Friday, February 8, 2008

Erec e Enide (ou Geraint e Enid, ou Sai pra lá, olho gordo)

Erec resolveu seu problema de um jeito curioso, para dizer o mínimo.

Era o mais jovem cavaleiro da Távola Redonda, numa Camelot ainda rutilante de glória e esperança. Com seus companheiros de armas, vinha de longas temporadas sob o estandarte do rei Artur. Certa vez, fazia companhia à rainha Guinevère enquanto o rei e outros cavaleiros participavam de um torneio de caça, quando um cavaleiro estrangeiro, acompanhado por um anão, se aproximou. Ambos demonstraram rudeza e desrespeitaram a honra da esposa de Artur, ao chacotearem com um dos melhores servos da rainha. Guinevère ordenou então que Erec seguisse o cavaleiro e vingasse o insulto. Em sua missão, o rapaz acabou chegando a uma cidade distante e pedindo abrigo a uma família que vivia em um castelo decaído. Foi onde conheceu Enide, por quem se apaixonou perdidamente.

Em pouco, casaram-se. Erec via nos olhos da moça que figurar nos hinos dos bardos e em trovas épicas nada valia, comparado ao que tinha agora. Decidiu abandonar a vida de aventuras para dedicar cada hora de seu futuro à amada.

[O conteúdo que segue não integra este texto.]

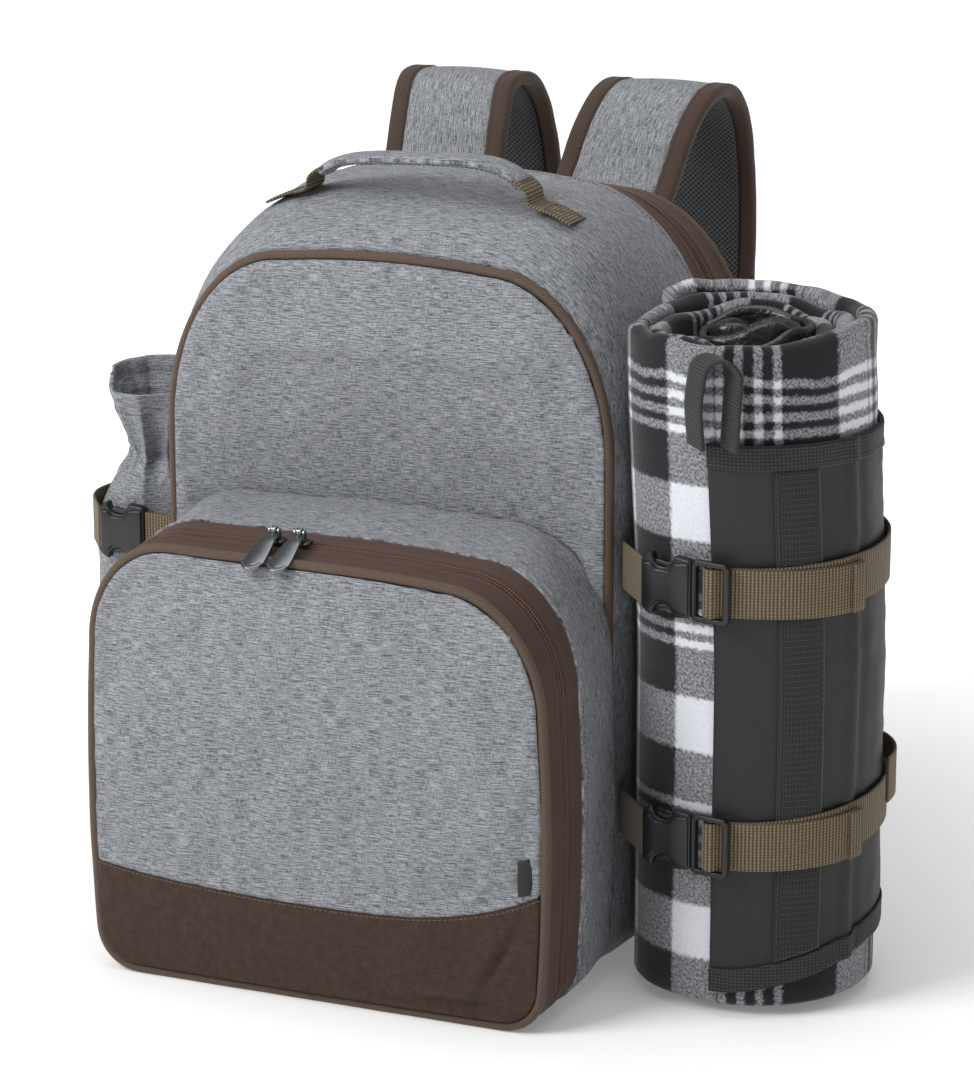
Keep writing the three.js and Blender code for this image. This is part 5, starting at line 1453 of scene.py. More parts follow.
class ZipPulls(Pieces):
    """Two die-cast sliders side by side with long teardrop tabs."""

    sizes = PullSizes()

    def seat(self, x: float) -> Vector:
        """Where a slider rests on the teeth."""
        y = BodySizes().pocket_zip[1]
        section = pocket_section(y).inset(0.3)
        along = (abs(x) - self.sizes.slider[0] / 2) / (section.half - section.wide)
        return Vector((x, y, section.top - CROWN * along * along + SEAM_GAP))

    def build(self) -> None:
        """Builds both sliders with their tabs."""
        for side, x in self.sizes.places:
            self.slider(side, self.seat(x))
            self.tab(side, self.seat(x))

    def slider(self, side: str, at: Vector) -> None:
        """A slider: a domed plate, two lugs and the pin."""
        size = self.sizes
        half, long = size.slider[0] / 2, size.slider[1] / 2
        plate = [(-half, -long * 0.55), (-half * 0.62, -long), (half * 0.62, -long), (half, -long * 0.55),
                 (half * 0.8, long * 0.3), (half * 0.95, long * 0.9), (0.0, long),
                 (-half * 0.95, long * 0.9), (-half * 0.8, long * 0.3)]
        base = slab("slider_base", plate, 2.4, Matrix.Translation(at), 0.55)
        dome = slab("slider_dome", [(x * 0.66, y * 0.8) for x, y in plate], 1.2,
                    Matrix.Translation(at + Vector((0, 0, 2.1))), 0.55)
        parts = [base, dome]
        inner = size.neck / 2 + 0.35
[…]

Rumores se espalharam pela corte de que Erec perdera o brio. Preferiria a vida doméstica, a reclusão entre os braços da esposa, em detrimento das obrigações e glórias da cavalaria. A pressão avolumou-se e atingiu Enide, que chorava escondida, à noite, pela reputação manchada do marido.

O falatório dos cortesãos e a suscetibilidade da esposa eclipsaram a morna felicidade do jovem guerreiro. Por que não podiam, ao cabo de tantas lutas, apenas constituírem uma família? Por que dava ela ouvidos às palavras envenenadas dos detratores? E, enfim, seriam essas conversas a expressão da verdade? Seria ele agora indigno do brasão que ostentava? Angustiado, Erec sentiu que precisava pôr à prova seus três mais preciosos tesouros: seu amor por Enide, o amor de Enide por ele, e seu valor como cavaleiro de Artur. E partiu, então, na que seria a maior de suas jornadas.

Enide devia ir à frente, sozinha, exposta aos perigos do caminho, sem jamais dirigir a Erec a palavra. O cavaleiro seguia em seu encalço, defendendo-a dos ardis e recuperando-a a cada emboscada. Por sua vez, Enide repetidas vezes não resistiu a quebrar a condição de não falar ao marido para adverti-lo quanto aos riscos vislumbrados. Preferia isso a deixar que Erec se expusesse mais que o necessário. Ao cabo de indizíveis aventuras - que incluíram enfrentar bandidos de estrada, gigantes e até um cavaleiro encantado - o casal se reconciliou e o cavaleiro provou seu valor. Artur e Guinevère fizeram uma festa (“the joy of the court”) em homenagem aos dois, e Erec acabou herdando as terras de seu pai.

Tem quem interprete Erec e Enide como uma imagem poética do amor verdadeiro, aquele que pressupõe que os amados devem reconquistar-se um ao outro a cada novo dia. Tem quem veja na história a alegria da volta ao lar depois de desventuras, como na ária catalã do livro de M.V. Montalbán:

Minha aldeia
Como a alma se recreia tornando a te contemplar.
Meus pagos
Após cruzar mares largos estou aqui para reencontrar.


Para mim, a versão mais antiga da lenda, escrita por Chrétien de Troyes, demonstra que desde o século XII a fofoca e as cobranças sociais são pedras no caminho da felicidade. Mesmo quando a felicidade é tão simples quanto a encontrada por Erec e Enide.

Mas desde o próprio século XII a solução é apontada, ainda que seja tão assustadoramente evidente que chega a passar despercebida: na ausência de problemas, crie-os você mesmo antes que alguém o faça por você.

1 comment:

Anonymous said...

A gente pode combinar o problema? A duração e a intensidade?
Acho que uma vez depois da resolução de um problema a gente deixou isso meio que combinado, eu acho.

Esse livro é o que estava na sua mesinha de cabeceira, né? Você até me comentou sobre.


Consta na lista dos livros que eu quero ler esse semestre!